Birgün gazetesi yazarı Turan Eser, mahkeme kararları doğrultusunda cemevlerine ibadethane statüsünün verilmesi için İBB meclisine getirilen önergenin AKP-MHP oylarıyla reddedilmesinin ardında, köşesine ‘cemevi gerçeği-I’ başlığıyla BirGün’de bir yazı kaleme aldı.

Eser'in yazısının ilgili kısmı şu şekilde:

“CEMEVLERİ CAMİNİN, KİLİSENİN, SİNAGOGUN ALTERNATİFİ DEĞİL”
“Madem yerel yönetimlerde, cemevinin hukuki tanınması gerçeğini tartışıyoruz, o zaman biz de gerçeğin kendisini, biraz arka planı ile birlikte konuşalım” diyen Eser, şunları yazdı:

“Alevilerin ibadet yeri olan Cemevi, Danimarka, Almanya, Britanya, İsveç, İsviçre ve Avusturya’da resmi olarak tanındı. Çünkü hukukun evrensel kuralı bu tanınmayı sağlıyordu. Tuhaf olan ise, Türkiye bu evrensel hukuk normlarına uymak bir tarafa, Alevilerin en temel hukuksal haklarını, mezhepçi ve inkara dayalı tarihsel reflekslerini koruyarak yok sayıyor. Aleviler kendilerine yönelik süregelen ayrımcılık uygulamalarının son bulması, Cemevlerinin tanınması için, AKP hükümeti üzerinden devlete başvurdu. Ayrıca “Cemevinin İnanç Merkezi” olarak tanınmasına katkı için, TBMM içi ve dışındaki tüm siyasi partilere, sendikalara, meslek örgütlerine, demokratik kitle örgütlerine ve gazetelere ziyaretler yapılarak, cemevi gerçeği ve Alevi Hak ve Talepleri üzerine hazırlanan dosya sunuldu. Toplumsal barış, laik ve demokratik bir Türkiye için, Alevilerin eşit haklar talebine destek istendi. Fakat AKP iktidarı, Alevilerin inanç merkezi olan cemevi gerçeğini kabul etmemekte ısrar etmeye devam ettiler. Hatta daha ileri giderek, Alevileri rencide eden açıklamalar yaptılar. AKP hükümetinin bir çok milletvekili, Bakanı ve hatta Başbakanı; “Cemevi caminin karşısına konulamaz!”,“Cemevi cümbüş evidir” ya da “Cemevleri terör yuvası” denilerek ötekileştirildi ve ayrımcılığa maruz bırakıldı. Oysa cemevi, caminin, kilisenin, sinagogun alternatifi olmadığı gibi terör yuvası ya da “cümbüş evi” değildir.

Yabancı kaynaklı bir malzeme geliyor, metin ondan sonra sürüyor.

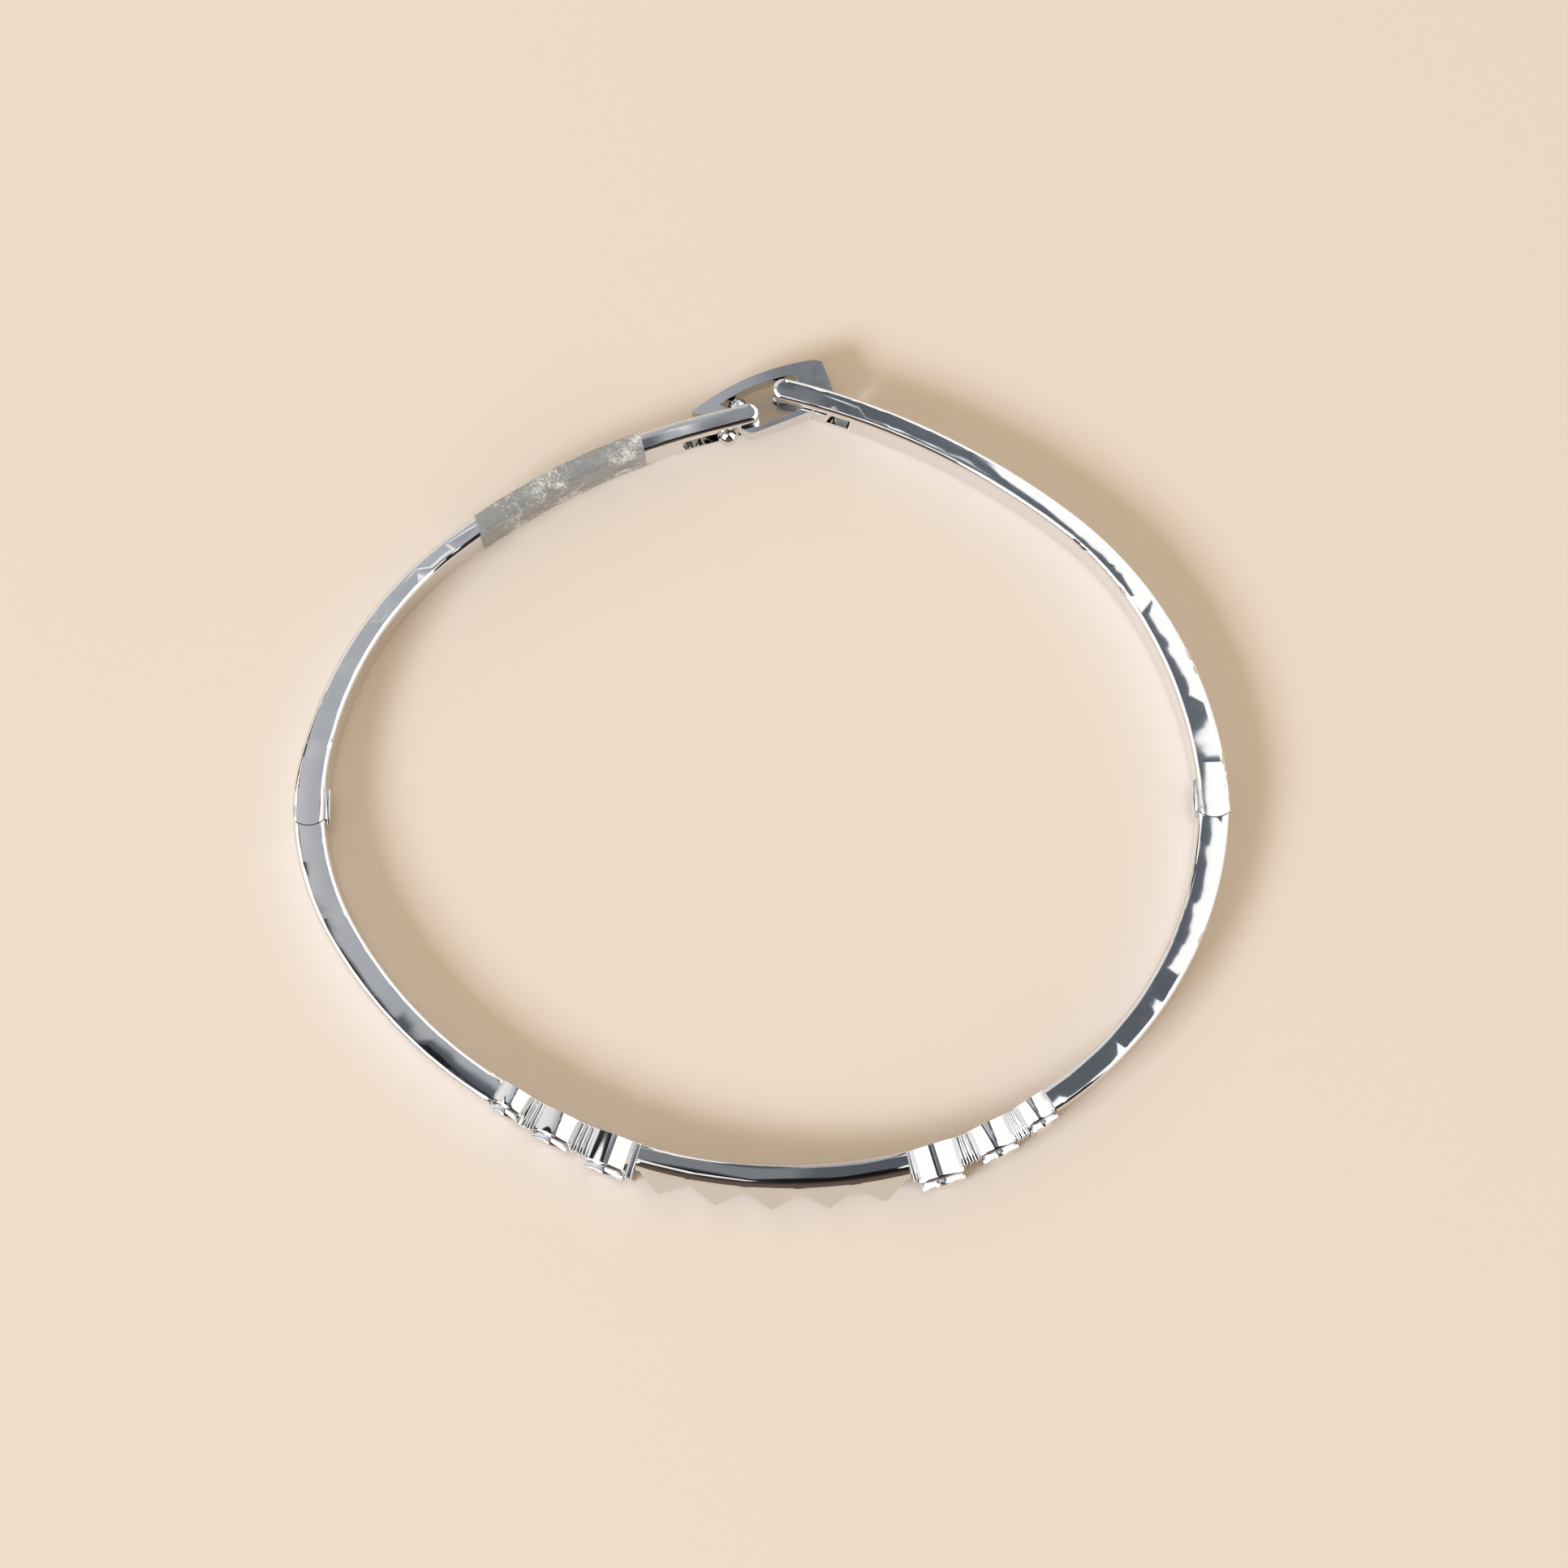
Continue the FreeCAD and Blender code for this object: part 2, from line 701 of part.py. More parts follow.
def make_rear_arm(side):
    way = SIDES[side]
    name = side + "_rear_arm"
    heading = tip_heading(side)
    inner, inner_end = arm_edge(side, -1)
    outer, outer_end = arm_edge(side, 1)
    nose = (inner_end + outer_end) * 0.5
    pin = hinge(side)
    drop = knuckle_drop(size("knuckle_radius"))
    knuckle = Arc(pin, arm_foot(side, 1, drop), arm_foot(side, -1, drop), -way)
    outline = [line(arm_foot(side, -1, drop), arm_foot(side, -1))] + curves(inner)
    outline += [line(inner[-1].end, inner_end), curve(Arc(nose, inner_end, outer_end, -way))]
    outline += [line(outer_end, outer[-1].end)] + curves(outer)
    outline += [line(arm_foot(side, 1), arm_foot(side, 1, drop)), curve(knuckle)]
    body = new_body(name)
    bar = extrude(body, name + "_bar", outline, "sizes.band_height")
    knuckle_foot = pin - toward(arm_heading(side)) * size("knuckle_radius")
    round_edges(body, name + "_rounding", bar, "sizes.edge_round", away_from([knuckle_foot], 0.1))
    cut(
        body, name + "_fork", ring(pin, size("tongue_radius") + size("tongue_room")),
        "sizes.tongue_height + 2 * sizes.tongue_play",
        "(sizes.band_height + sizes.tongue_height) / 2 + sizes.tongue_play",
    )
    half = size("knuckle_radius") + size("tongue_room")
    cut(
        body, name + "_fork_mouth",
        lines(
            pin + flat(-half, -half), pin + flat(half, -half), pin + flat(half, 0),
            pin + flat(-half, 0), pin + flat(-half, -half),
        ),
        "sizes.tongue_height + 2 * sizes.tongue_play",
        "(sizes.band_height + sizes.tongue_height) / 2 + sizes.tongue_play",
    )
    cut(body, name + "_bore", ring(pin, size("pin_radius")), "sizes.pin_length", "sizes.pin_length")
    closed = tip(side) - toward(heading) * size(side + "_slot_length")
    past = tip(side) + toward(heading)
    across = left_of(heading) * (size(side + "_tip_width") * 1.5)
    cut(
        body, name + "_slot",
        lines(closed - across, past - across, past + across, closed + across, closed - across),
        "sizes.slot_height", "(sizes.band_height + sizes.slot_height) / 2",
    )
    if side == "right":
        cut(
            body, name + "_pivot_bore", ring(pivot, size("pivot_pin_radius")),
            "sizes.pivot_pin_length", "sizes.pivot_pin_length",
        )
    return body


right_heading = tip_heading("right")
pivot = tip("right") - toward(right_heading) * size("pivot_from_tip")
arms = {side: make_rear_arm(side) for side in SIDES}


# Pins, pressed into the arms from below


def make_pin(name, spot, radius, length):
    pin = doc.addObject("Part::Cylinder", name)
    pin.Label = name
    pin.setExpression("Radius", radius)
    pin.setExpression("Height", length)
    pin.Placement = FreeCAD.Placement(spot, FreeCAD.Rotation())
    nodes.append(pin)


for side in SIDES:
    make_pin(side + "_hinge_pin", hinge(side), "sizes.pin_radius", "sizes.pin_length")
make_pin("clasp_pivot_pin", pivot, "sizes.pivot_pin_radius", "sizes.pivot_pin_length")


# Stop plates: soldered inside each arm, they reach past the seam and keep the arm from folding inwards


def make_stop_plate(side):
    way = SIDES[side]
    pin = hinge(side)
    half = size("hinge_width") / 2
    proud = half + size("stop_thickness")
    clear = half + size("stop_relief")
    rise = size("stop_rise")
    drop = size("stop_drop")
    step = knuckle_drop(size("knuckle_radius")) - size("seam_gap")
    corners = [
        (half, rise), (proud, rise - size("stop_thickness")), (proud, -drop),
        (clear, -drop), (clear, -step), (half, -step), (half, rise),
    ]
    lean = math.tan(math.radians(size(side + "_arm_lean")))
    outline = lines(*[pin + flat(-way * (x + max(y, 0) * lean), y) for x, y in corners])
    body = new_body(side + "_stop_blank", kept=False)
    extrude(body, side + "_stop_pad", outline, "sizes.band_height - 2 * sizes.stop_inset", "sizes.stop_inset")
    fitted = doc.addObject("Part::Cut", side + "_stop_plate")
    fitted.Base = body
    fitted.Tool = arms[side]
    fitted.Label = side + "_stop_plate"
    nodes.append(fitted)


for side in SIDES:
    make_stop_plate(side)


# Clasp link: an arched stirrup on the right arm's pin; its slanted far bar lies in the left arm's slot

left_heading = tip_heading("left")
far_end = tip("left") - toward(left_heading) * size("link_back") + left_of(left_heading) * size("link_out")
link_axis = bearing(far_end - pivot)
link_reach = (far_end - pivot).Length


def on_link(along, out):
    """A point in the link's own directions: along from the pin to the far end, and out from the wrist."""
    return pivot + toward(link_axis) * along - left_of(link_axis) * out


def through(start, middle, end):
    return Part.Arc(start, middle, end)


far_tip = on_link(link_reach, 0)
corner = on_link(link_reach - size("corner_back"), -size("corner_in"))
corner_end = corner + (far_tip - corner) * size("corner_share") + toward(link_axis + 90) * size("corner_lift")
bar_normal = left_of(bearing(corner_end - far_tip))


def make_link():
    name = "clasp_link"
    body = new_body(name + "_blank", kept=False)
    crest = on_link(link_reach - size("crest_back"), size("crest_out"))
    heel = on_link(size("heel_along"), size("heel_out"))
    back = on_link(size("heel_along") - size("heel_chamfer"), size("heel_out") - size("heel_chamfer") / 4)
    eye_top, eye_back, eye_foot = [
        pivot + toward(link_axis + size(spot)) * size("eye_radius") for spot in ("eye_top", "eye_back", "eye_foot")
    ]
    corner_mid = (corner + corner_end) * 0.5 + toward(link_axis + 90) * size("corner_bulge")
    outline = [through(far_tip, crest, heel), line(heel, back), line(back, eye_top)]
    outline += [through(eye_top, eye_back, eye_foot), line(eye_foot, corner)]
    outline += [through(corner, corner_mid, corner_end), line(corner_end, far_tip)]
    thick = "sizes.link_thickness"
    top = "(sizes.band_height + sizes.link_thickness) / 2"
    extrude(body, name + "_plate", outline, thick, "(sizes.band_height - sizes.link_thickness) / 2")
    cut(body, name + "_window", window_outline(), thick, top)
    cut(body, name + "_bore", ring(pivot, size("pivot_pin_radius") + size("pin_play")), thick, top)
    return body


def window_outline():
    """The opening between the arched rail, the plate by the pin, the thin rail and the slanted bar."""
    top_near = on_link(size("window_near"), size("heel_out") - size("rail_width"))
    foot_near = on_link(size("window_near") - size("window_slant"), -size("window_foot"))
    crest = on_link(link_reach - size("window_crest_back"), size("window_crest_out"))
    far = on_link(link_reach - size("window_far"), size("window_far_out"))
    foot = corner + toward(link_axis - 90) * size("blade_width")
    return [through(far, crest, top_near)] + lines(top_near, foot_near, foot, far)


def make_stud():
    """Two balls on a short shank through the link's slanted bar."""
    middle = on_link(link_reach - size("stud_back"), -size("stud_in")) + UP * (height / 2)
    balls = []
    for number, way in enumerate((-1, 1)):
        ball = doc.addObject("Part::Sphere", "stud_ball_%d" % number)
        ball.setExpression("Radius", "sizes.ball_radius")
        centre = middle + bar_normal * (way * size("ball_spacing") / 2)
        ball.Placement = FreeCAD.Placement(centre, FreeCAD.Rotation())
        balls.append(ball)
    shank = doc.addObject("Part::Cylinder", "stud_shank")
    shank.setExpression("Radius", "sizes.shank_radius")
    shank.setExpression("Height", "sizes.ball_spacing")
    start = middle - bar_normal * (size("ball_spacing") / 2)
    shank.Placement = FreeCAD.Placement(start, FreeCAD.Rotation(UP, bar_normal))
    fused = doc.addObject("Part::MultiFuse", "catch_ball_stud")
    fused.Shapes = balls + [shank]
    fused.Label = "catch_ball_stud"
    nodes.append(fused)
    return fused


link = doc.addObject("Part::Cut", "clasp_link")
link.Base = make_link()
link.Tool = make_stud()
link.Label = "clasp_link"
nodes.append(link)


# Protective film, left on the left arm: a thin saddle over the top and both sides


def film_outline(apart, begin, finish):
    inner = arm_edge("left", -1)[0]
    outer = arm_edge("left", 1)[0]
    inner_length = sum(arc_length(arc) for arc in inner)
    outer_length = sum(arc_length(arc) for arc in outer)
    inner_part = beside(piece_of(inner, inner_length - finish, inner_length - begin), -apart)
    outer_part = beside(piece_of(outer, outer_length - finish, outer_length - begin), apart)
    outline = curves(inner_part) + [line(inner_part[-1].end, outer_part[-1].end)] + curves(outer_part)
    return outline + [line(outer_part[0].start, inner_part[0].start)]


def make_film():
    name = "protective_film_wrap"
    begin = size("film_from") - size("left_tip_straight")
    finish = begin + size("film_length")
    body = new_body(name)
    apart = size("film_gap") + size("film_thickness")
    extrude(
        body, name + "_skin", film_outline(apart, begin, finish),
        "sizes.band_height + sizes.film_gap + sizes.film_thickness - sizes.film_clear", "sizes.film_clear",
    )
    cut(
        body, name + "_hollow", film_outline(size("film_gap"), begin - 0.5, finish + 0.5),
        "sizes.band_height + sizes.film_gap", "sizes.band_height + sizes.film_gap",
    )


make_film()


# Check every feature, then write one file for each piece

doc.recompute()
for item in doc.Objects:
    if "Invalid" in item.State or "Error" in item.State:
        raise RuntimeError("%s failed: %s" % (item.Name, item.State))
os.makedirs("parts", exist_ok=True)
for node in nodes:
    shape = node.Shape
    if shape.isNull() or not shape.isValid() or len(shape.Solids) < 1:
        raise RuntimeError(node.Label + " has no valid solid")
for node in nodes:
    node.Shape.exportStep("parts/%s.step" % node.Label)

whole = FreeCAD.BoundBox()
for node in nodes:
    whole.add(node.Shape.BoundBox)
    box = node.Shape.BoundBox
    print("%-22s %d %.2f" % (node.Label, len(node.Shape.Solids), node.Shape.Volume), [
        round(v, 2) for v in (box.XMin, box.XMax, box.YMin, box.YMax, box.ZMin, box.ZMax)
    ])
print("box x %.2f %.2f y %.2f %.2f z %.2f %.2f" % (
    whole.XMin, whole.XMax, whole.YMin, whole.YMax, whole.ZMin, whole.ZMax,
))
print("clasp pin at %.4f %.4f" % (pivot.x, pivot.y))
print("link axis %.2f reach %.2f" % (link_axis, link_reach))
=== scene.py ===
import bpy
import json
import math
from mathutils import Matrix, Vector
from mathutils.bvhtree import BVHTree

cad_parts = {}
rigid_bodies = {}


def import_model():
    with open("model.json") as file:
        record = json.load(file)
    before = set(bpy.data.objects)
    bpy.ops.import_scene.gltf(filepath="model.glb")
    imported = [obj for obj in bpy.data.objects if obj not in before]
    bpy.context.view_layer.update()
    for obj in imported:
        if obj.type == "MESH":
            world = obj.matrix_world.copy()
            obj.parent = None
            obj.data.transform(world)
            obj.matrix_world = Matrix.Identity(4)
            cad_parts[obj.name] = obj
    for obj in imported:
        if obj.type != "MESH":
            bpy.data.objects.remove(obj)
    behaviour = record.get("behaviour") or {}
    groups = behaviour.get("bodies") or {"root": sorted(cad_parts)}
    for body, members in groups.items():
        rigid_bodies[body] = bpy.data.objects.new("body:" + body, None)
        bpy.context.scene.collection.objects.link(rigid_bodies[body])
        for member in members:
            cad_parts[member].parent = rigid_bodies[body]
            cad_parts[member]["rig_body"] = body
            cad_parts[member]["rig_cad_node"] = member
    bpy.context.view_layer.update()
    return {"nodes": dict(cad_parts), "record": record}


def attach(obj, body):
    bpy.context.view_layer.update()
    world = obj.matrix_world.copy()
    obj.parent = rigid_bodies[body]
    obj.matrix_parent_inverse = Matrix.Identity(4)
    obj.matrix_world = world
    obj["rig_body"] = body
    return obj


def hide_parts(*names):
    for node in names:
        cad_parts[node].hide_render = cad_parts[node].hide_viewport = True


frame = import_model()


# Table: a sheet of cream paper that runs out of sight under the bangle.
# Its warm colour fills the bangle's upright walls and the facets of the pyramids.
def make_table():
    bpy.ops.object.select_all(action="DESELECT")
    bpy.ops.mesh.primitive_plane_add(size=6.0, location=(0, 0, -0.00002))
    table = bpy.context.object
    table.name = "table_sheet"
    bpy.ops.object.transform_apply(location=True, rotation=True, scale=True)
    paper = bpy.data.materials.new("cream_paper")
    paper.use_nodes = True
    shader = paper.node_tree.nodes["Principled BSDF"]
    shader.inputs["Base Color"].default_value = (0.89, 0.785, 0.72, 1)
    shader.inputs["Roughness"].default_value = 0.85
    shader.inputs["Specular IOR Level"].default_value = 0.1
    table.data.materials.append(paper)


make_table()


# Camera: the photograph's own view, nearly straight down and a little from the front.
# Its place was worked out from the bangle's outline and the height of its band.
def make_camera():
    view_centre = Vector((0.0016, -0.0006, 0.0036))
    view_distance = 0.304
    view_tilt = math.radians(10)
    data = bpy.data.cameras.new("camera")
    camera = bpy.data.objects.new("camera", data)
    bpy.context.scene.collection.objects.link(camera)
    camera.location = view_centre + Vector((0, -math.sin(view_tilt), math.cos(view_tilt))) * view_distance
    camera.rotation_euler = (view_tilt, 0, 0)
    data.sensor_fit = "HORIZONTAL"
    data.angle = 2 * math.atan(1932 / 2 / 5624)
    data.clip_start = 0.01
    data.clip_end = 20
    bpy.context.scene.camera = camera
    bpy.context.scene.view_settings.view_transform = "Standard"


make_camera()


# Key light: one soft box, low at the front left.
# It throws the bangle's long soft shadow to the back and to the right.
def make_key():
    place = Vector((-1.38, -1.08, 1.27))
    data = bpy.data.lights.new("key_box", "AREA")
    data.shape = "RECTANGLE"
    data.size = 0.95
    data.size_y = 0.75
    data.energy = 35
    data.color = (0.76, 0.87, 1.0)
    key = bpy.data.objects.new("key_box", data)
    bpy.context.scene.collection.objects.link(key)
    key.location = place
    key.rotation_euler = (-place).to_track_quat("-Z", "Y").to_euler()


make_key()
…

“ALEVİLER EŞİT HAKLAR MÜCADELESİNİ SÜRDÜRECEK”
Eser, “Cemevlerine dair ilk ve son söz hakkı Alevilere aittir” diyerek devam ettiği yazısında, son olarak “Cemevlerini tanımayan, AKP hükümeti ve Diyanet İşleri Başkanlığı, bu yaklaşımlarıyla, inanç özgürlüğünü ve laiklik ilkesini ihlal ederek, milyonlarca Aleviyi yok saymıştır. Fakat, Cemevlerini Alevilerin inanç merkezi olarak tanınmasını, yasal ve kurumsal güvenceye kavuşturulması, laiklik, demokrasi ve inanç özgürlüğünün olmazsa olmaz koşulu olarak gören Alevi hareketi, AKP iktidarının bu kararına karşı eşit haklar mücadelesine devam ettiler” dedi.